MTV Ukraine
- Country: Ukraine
- Broadcast area: Ukraine
- Headquarters: Kyiv

Programming
- Language: Ukrainian
- Picture format: 4:3 (576i, SDTV)

Ownership
- Owner: MTV Networks Europe GDF Media Limited Emerging Europe Growth Fund

History
- Launched: 24 August 2007; 18 years ago
- Closed: 1 June 2013; 13 years ago
- Replaced by: Zoom (free-to-air) MTV Europe (pay television)

Links
- Website: mtv.ua

= MTV (Ukrainian TV channel) =

MTV Ukraine (MTV Україна) was a Ukrainian free-to-air television music channel operated by GDF Media Limited under licence from VIMN Europe.

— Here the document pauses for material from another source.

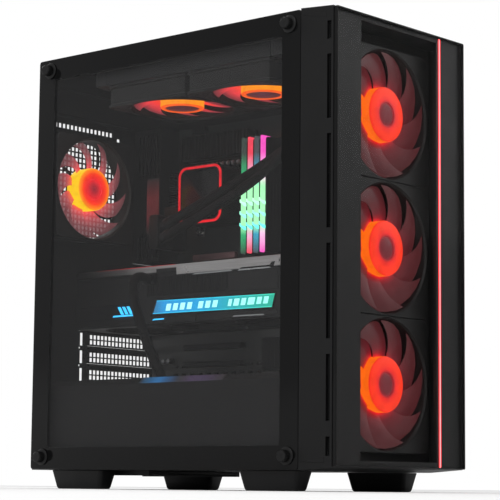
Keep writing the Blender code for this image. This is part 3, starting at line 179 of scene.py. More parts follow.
def loft(rings: Array, loop_rows: bool = False) -> Shape:
    """A closed shell through rings of points, its two end rings filled flat unless it runs round on itself.

    Args:
        rings: ring by ring, an array of rings x points x 3.
        loop_rows: join the last ring to the first in place of filling the ends.

    Returns:
        The shell, facing outwards.
    """
    rows, columns, _ = rings.shape
    faces = [grid_quads(rows, columns, loop_rows)]
    if not loop_rows:
        faces.append(np.arange(columns)[None, ::-1])
        faces.append(np.arange((rows - 1) * columns, rows * columns)[None])
    return outward(Shape(rings.reshape(-1, 3), faces))


def rounded_outline(width: float, height: float, radius: float, steps: int = 4) -> Array:
    """A rectangle with quarter-circle corners: each corner is its centre plus radius times (cos, sin)."""
    turn = np.radians(np.linspace(0.0, 90.0, steps + 1))
    angles = (turn[None] + np.radians([[0.0], [90.0], [180.0], [270.0]])).ravel()
    sign = np.repeat(np.array([(1, 1), (-1, 1), (-1, -1), (1, -1)], float), steps + 1, axis=0)
    centre = sign * (np.array([width, height]) / 2 - radius)
    return centre + radius * np.stack([np.cos(angles), np.sin(angles)], 1)


def on_axis(flat: Array, depth: Array, axis: Axis) -> Array:
    """Points in space from places in a plane and depths along its axis.

    Args:
        flat: places in the plane, with the two plane coordinates last.
        depth: depth of each place along the axis.
        axis: the axis that the plane faces.

    Returns:
        The points, with x, y and z last.
    """
    points = np.empty(flat.shape[:-1] + (3,))
    first, second = axis.plane
    points[..., first], points[..., second] = flat[..., 0], flat[..., 1]
    points[..., axis.value] = depth
    return points


def slab(low: Sequence[float], high: Sequence[float], axis: Axis = Axis.Z, corner: float = 0.0,
         rim: float = 0.3 * MM, steps: int = 3) -> Shape:
    """A plate with rounded corners and a rounded rim.

    Rings of a rounded rectangle run from face to face. Near each face the ring at angle a lies
    rim * (1 - cos a) inside the outline and rim * sin a short of full depth.

    Args:
        low: lowest corner.
        high: highest corner.
        axis: the axis that the plate faces.
        corner: radius of its four corners.
        rim: radius of the rounding between edge and face.
        steps: divisions of each quarter round.

    Returns:
        The closed plate.
    """
    low, high = np.asarray(low, float), np.asarray(high, float)
    size, middle = high - low, (high + low) / 2
    first, second = axis.plane
    rim = min(rim, size.min() / 2 * 0.98)
    corner = min(max(corner, rim * 1.01), size[[first, second]].min() / 2 * 0.99)
    turn = np.radians(np.linspace(90.0, 0.0, steps + 1))
    inset = rim * (1 - np.cos(turn))
    depth = size[axis.value] / 2 - rim * (1 - np.sin(turn))
    insets = np.concatenate([inset, inset[::-1]])
    depths = np.concatenate([depth, -depth[::-1]])
    base = rounded_outline(size[first], size[second], corner, 4 if corner > 0.5 * MM else 1)
    shrink = np.sign(base) * insets[:, None, None]
    arc = rounded_outline(size[first], size[second], corner, 4 if corner > 0.5 * MM else 1)[None] - shrink
    rings = on_axis(arc, np.broadcast_to(depths[:, None], arc.shape[:2]), axis)
    return loft(rings + middle)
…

The channel was launched on 24 August 2007, 6:00 a.m. and was replaced on 31 May 2013 by a new youth-orientated music and general entertainment channel called Zoom.

==Channel rebrand==
On 31 May 2013 the operators of MTV in Ukraine, 'GDF Media' announced that the channel would cease operating from 23:00 on 31 May 2013 and would be rebranded as Zoom. The decision to replace MTV with a new channel was decided by GDF Media, as the owners of the licence to operate the Ukrainian version of MTV felt the brand is no-longer relevant to the demographic the channel was targeting. The decision to replace MTV Ukraine with Zoom came shortly after MTV Russia was closed down as a free-to-air television network and relaunched on pay television. At the same year, MTV Brasil was also closed down as a free-to-air television network by Grupo Abril and relaunched on pay television by Viacom Latin America.